In 2007, Russia and the EU failed to develop a new cooperation agreement (this has not been done yet) over a trade war with Poland and political discrepancies with Lithuania, the daily recalls. Now a threat can be posed to their visa dialogue. Russia and the European Union were expected to sign an agreement on easier visa rules at their summit in June, but had not done this. Russian diplomatic sources hoped to promptly remove remaining disagreements, mainly concerning technicalities, to seal the deal by the Russia-EU summit in December. However, now the chances for making a breakthrough may reduce.

Kommersant writes that the recent meeting between Russian Foreign Minister Sergei Lavrov and EU High Representative of the Union for Foreign Affairs and Security Policy Catherine Ashton in New York has not clarified the issue and proceeded in a cool atmosphere.
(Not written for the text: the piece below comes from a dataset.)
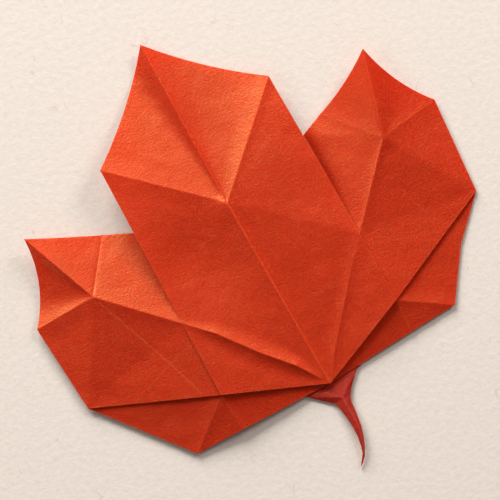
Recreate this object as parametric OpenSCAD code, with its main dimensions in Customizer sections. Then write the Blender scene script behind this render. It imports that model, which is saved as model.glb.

A date for a meeting of the Russia-EU Permanent Partnership Council that should precede the summit has not been named yet.

The Vedomosti newspaper writes that many countries use asymmetric measures of pressure through trade. Europe exerts pressure on the United States, and the United States - on Europe, while China from time to time threatens to stop buying something from both of them. Not only written rules are applied in trade and politics, the daily says. The value of such measures is in their originality and accuracy of application. When trade bans become a standard reaction to any irritant, these measures lose their sharpness.